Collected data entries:

* * *

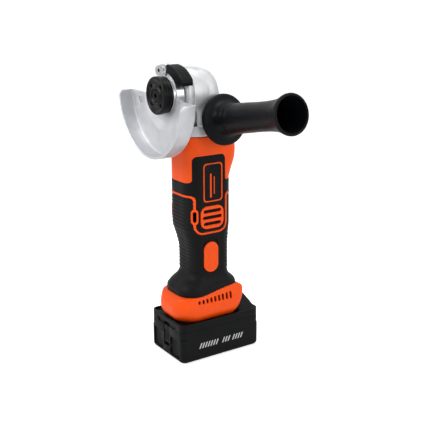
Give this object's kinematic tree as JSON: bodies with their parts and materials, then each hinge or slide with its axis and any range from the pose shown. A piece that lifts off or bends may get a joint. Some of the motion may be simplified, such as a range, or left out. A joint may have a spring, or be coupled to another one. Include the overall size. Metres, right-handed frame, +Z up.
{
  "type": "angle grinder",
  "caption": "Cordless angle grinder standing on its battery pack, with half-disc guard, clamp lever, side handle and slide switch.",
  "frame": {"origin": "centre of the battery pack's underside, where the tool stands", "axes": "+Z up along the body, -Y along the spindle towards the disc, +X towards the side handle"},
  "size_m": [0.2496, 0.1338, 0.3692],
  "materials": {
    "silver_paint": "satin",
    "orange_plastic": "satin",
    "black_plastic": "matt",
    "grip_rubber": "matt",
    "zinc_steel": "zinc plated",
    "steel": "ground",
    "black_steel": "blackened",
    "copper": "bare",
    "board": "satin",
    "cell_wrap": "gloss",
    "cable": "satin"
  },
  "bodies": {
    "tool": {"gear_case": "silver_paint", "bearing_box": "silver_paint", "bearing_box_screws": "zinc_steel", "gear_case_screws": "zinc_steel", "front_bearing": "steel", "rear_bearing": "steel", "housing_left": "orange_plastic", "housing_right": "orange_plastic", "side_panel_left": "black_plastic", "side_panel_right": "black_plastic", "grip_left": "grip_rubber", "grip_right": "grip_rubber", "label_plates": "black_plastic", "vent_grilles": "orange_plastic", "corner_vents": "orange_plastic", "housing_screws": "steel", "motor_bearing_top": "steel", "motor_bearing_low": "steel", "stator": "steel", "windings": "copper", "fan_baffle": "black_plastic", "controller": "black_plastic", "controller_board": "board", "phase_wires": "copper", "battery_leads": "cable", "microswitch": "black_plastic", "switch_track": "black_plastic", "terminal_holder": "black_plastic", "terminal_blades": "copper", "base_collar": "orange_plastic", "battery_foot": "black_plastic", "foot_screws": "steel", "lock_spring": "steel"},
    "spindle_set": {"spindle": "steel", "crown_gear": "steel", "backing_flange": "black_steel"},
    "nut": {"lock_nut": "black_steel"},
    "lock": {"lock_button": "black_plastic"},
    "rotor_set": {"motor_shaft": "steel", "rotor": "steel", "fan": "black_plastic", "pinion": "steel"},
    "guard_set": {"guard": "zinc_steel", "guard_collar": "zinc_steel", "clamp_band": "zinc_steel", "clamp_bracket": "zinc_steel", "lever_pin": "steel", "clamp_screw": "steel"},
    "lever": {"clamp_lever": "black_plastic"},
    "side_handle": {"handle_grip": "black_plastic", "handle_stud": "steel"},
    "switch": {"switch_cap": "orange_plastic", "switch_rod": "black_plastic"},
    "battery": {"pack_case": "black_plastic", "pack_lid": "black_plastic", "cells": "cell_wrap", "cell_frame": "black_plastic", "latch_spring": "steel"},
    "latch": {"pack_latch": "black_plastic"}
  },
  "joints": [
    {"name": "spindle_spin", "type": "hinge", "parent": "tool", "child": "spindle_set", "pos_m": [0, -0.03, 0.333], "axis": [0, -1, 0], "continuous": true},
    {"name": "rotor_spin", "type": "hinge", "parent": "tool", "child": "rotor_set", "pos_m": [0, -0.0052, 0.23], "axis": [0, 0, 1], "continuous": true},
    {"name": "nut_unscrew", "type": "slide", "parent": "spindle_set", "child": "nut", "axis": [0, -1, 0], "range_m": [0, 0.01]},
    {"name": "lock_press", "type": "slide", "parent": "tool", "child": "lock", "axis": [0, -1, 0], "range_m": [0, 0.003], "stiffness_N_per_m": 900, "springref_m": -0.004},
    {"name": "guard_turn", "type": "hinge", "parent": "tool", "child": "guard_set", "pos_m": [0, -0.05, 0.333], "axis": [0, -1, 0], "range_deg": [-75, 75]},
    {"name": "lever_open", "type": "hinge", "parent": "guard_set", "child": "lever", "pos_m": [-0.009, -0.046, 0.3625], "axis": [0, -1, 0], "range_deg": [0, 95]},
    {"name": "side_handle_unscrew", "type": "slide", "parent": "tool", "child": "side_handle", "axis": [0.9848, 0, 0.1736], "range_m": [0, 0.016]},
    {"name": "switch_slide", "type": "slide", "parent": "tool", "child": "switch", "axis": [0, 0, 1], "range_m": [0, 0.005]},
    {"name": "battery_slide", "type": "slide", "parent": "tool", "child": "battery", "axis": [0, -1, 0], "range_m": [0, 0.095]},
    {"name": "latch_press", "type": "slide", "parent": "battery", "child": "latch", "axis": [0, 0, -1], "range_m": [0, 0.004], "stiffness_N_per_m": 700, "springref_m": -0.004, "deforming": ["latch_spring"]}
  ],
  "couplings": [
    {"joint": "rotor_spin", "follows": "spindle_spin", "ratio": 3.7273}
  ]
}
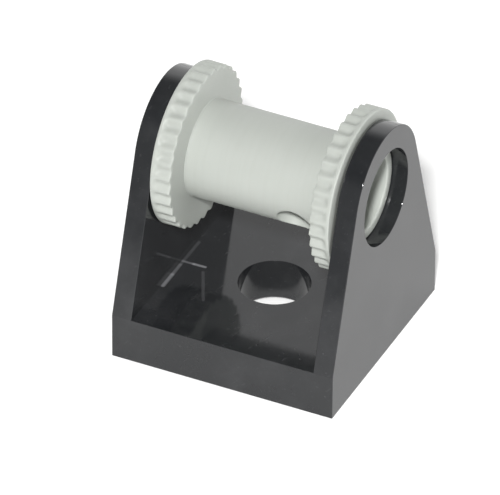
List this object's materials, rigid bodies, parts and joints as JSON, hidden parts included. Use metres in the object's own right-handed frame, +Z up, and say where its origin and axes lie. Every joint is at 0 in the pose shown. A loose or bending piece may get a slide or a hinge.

* * *

[What the task asks] Each entry above is to be printed again exactly.

[Output for this exercise]
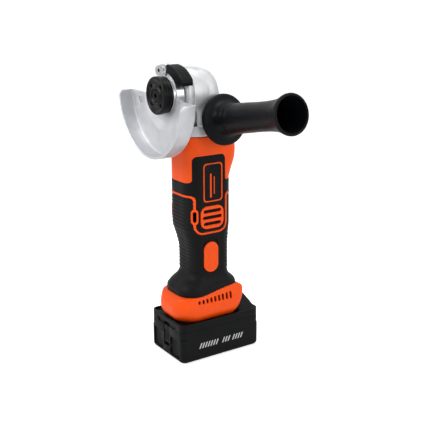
Give this object's kinematic tree as JSON: bodies with their parts and materials, then each hinge or slide with its axis and any range from the pose shown. A piece that lifts off or bends may get a joint. Some of the motion may be simplified, such as a range, or left out. A joint may have a spring, or be coupled to another one. Include the overall size. Metres, right-handed frame, +Z up.
{
  "type": "angle grinder",
  "caption": "Cordless angle grinder standing on its battery pack, with half-disc guard, clamp lever, side handle and slide switch.",
  "frame": {"origin": "centre of the battery pack's underside, where the tool stands", "axes": "+Z up along the body, -Y along the spindle towards the disc, +X towards the side handle"},
  "size_m": [0.2496, 0.1338, 0.3692],
  "materials": {
    "silver_paint": "satin",
    "orange_plastic": "satin",
    "black_plastic": "matt",
    "grip_rubber": "matt",
    "zinc_steel": "zinc plated",
    "steel": "ground",
    "black_steel": "blackened",
    "copper": "bare",
    "board": "satin",
    "cell_wrap": "gloss",
    "cable": "satin"
  },
  "bodies": {
    "tool": {"gear_case": "silver_paint", "bearing_box": "silver_paint", "bearing_box_screws": "zinc_steel", "gear_case_screws": "zinc_steel", "front_bearing": "steel", "rear_bearing": "steel", "housing_left": "orange_plastic", "housing_right": "orange_plastic", "side_panel_left": "black_plastic", "side_panel_right": "black_plastic", "grip_left": "grip_rubber", "grip_right": "grip_rubber", "label_plates": "black_plastic", "vent_grilles": "orange_plastic", "corner_vents": "orange_plastic", "housing_screws": "steel", "motor_bearing_top": "steel", "motor_bearing_low": "steel", "stator": "steel", "windings": "copper", "fan_baffle": "black_plastic", "controller": "black_plastic", "controller_board": "board", "phase_wires": "copper", "battery_leads": "cable", "microswitch": "black_plastic", "switch_track": "black_plastic", "terminal_holder": "black_plastic", "terminal_blades": "copper", "base_collar": "orange_plastic", "battery_foot": "black_plastic", "foot_screws": "steel", "lock_spring": "steel"},
    "spindle_set": {"spindle": "steel", "crown_gear": "steel", "backing_flange": "black_steel"},
    "nut": {"lock_nut": "black_steel"},
    "lock": {"lock_button": "black_plastic"},
    "rotor_set": {"motor_shaft": "steel", "rotor": "steel", "fan": "black_plastic", "pinion": "steel"},
    "guard_set": {"guard": "zinc_steel", "guard_collar": "zinc_steel", "clamp_band": "zinc_steel", "clamp_bracket": "zinc_steel", "lever_pin": "steel", "clamp_screw": "steel"},
    "lever": {"clamp_lever": "black_plastic"},
    "side_handle": {"handle_grip": "black_plastic", "handle_stud": "steel"},
    "switch": {"switch_cap": "orange_plastic", "switch_rod": "black_plastic"},
    "battery": {"pack_case": "black_plastic", "pack_lid": "black_plastic", "cells": "cell_wrap", "cell_frame": "black_plastic", "latch_spring": "steel"},
    "latch": {"pack_latch": "black_plastic"}
  },
  "joints": [
    {"name": "spindle_spin", "type": "hinge", "parent": "tool", "child": "spindle_set", "pos_m": [0, -0.03, 0.333], "axis": [0, -1, 0], "continuous": true},
    {"name": "rotor_spin", "type": "hinge", "parent": "tool", "child": "rotor_set", "pos_m": [0, -0.0052, 0.23], "axis": [0, 0, 1], "continuous": true},
    {"name": "nut_unscrew", "type": "slide", "parent": "spindle_set", "child": "nut", "axis": [0, -1, 0], "range_m": [0, 0.01]},
    {"name": "lock_press", "type": "slide", "parent": "tool", "child": "lock", "axis": [0, -1, 0], "range_m": [0, 0.003], "stiffness_N_per_m": 900, "springref_m": -0.004},
    {"name": "guard_turn", "type": "hinge", "parent": "tool", "child": "guard_set", "pos_m": [0, -0.05, 0.333], "axis": [0, -1, 0], "range_deg": [-75, 75]},
    {"name": "lever_open", "type": "hinge", "parent": "guard_set", "child": "lever", "pos_m": [-0.009, -0.046, 0.3625], "axis": [0, -1, 0], "range_deg": [0, 95]},
    {"name": "side_handle_unscrew", "type": "slide", "parent": "tool", "child": "side_handle", "axis": [0.9848, 0, 0.1736], "range_m": [0, 0.016]},
    {"name": "switch_slide", "type": "slide", "parent": "tool", "child": "switch", "axis": [0, 0, 1], "range_m": [0, 0.005]},
    {"name": "battery_slide", "type": "slide", "parent": "tool", "child": "battery", "axis": [0, -1, 0], "range_m": [0, 0.095]},
    {"name": "latch_press", "type": "slide", "parent": "battery", "child": "latch", "axis": [0, 0, -1], "range_m": [0, 0.004], "stiffness_N_per_m": 700, "springref_m": -0.004, "deforming": ["latch_spring"]}
  ],
  "couplings": [
    {"joint": "rotor_spin", "follows": "spindle_spin", "ratio": 3.7273}
  ]
}
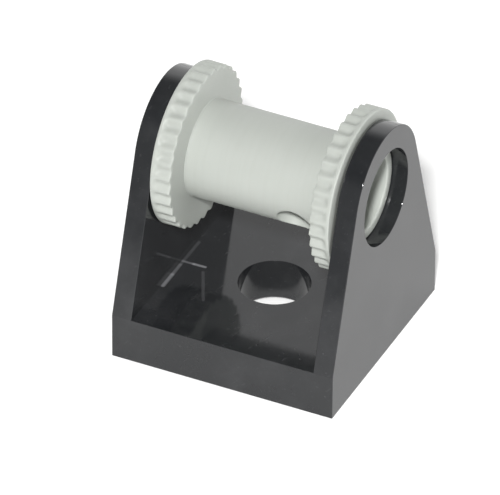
List this object's materials, rigid bodies, parts and joints as JSON, hidden parts included. Use metres in the object's own right-handed frame, +Z up, and say where its origin and axes lie. Every joint is at 0 in the pose shown. A loose or bending piece may get a slide or a hinge.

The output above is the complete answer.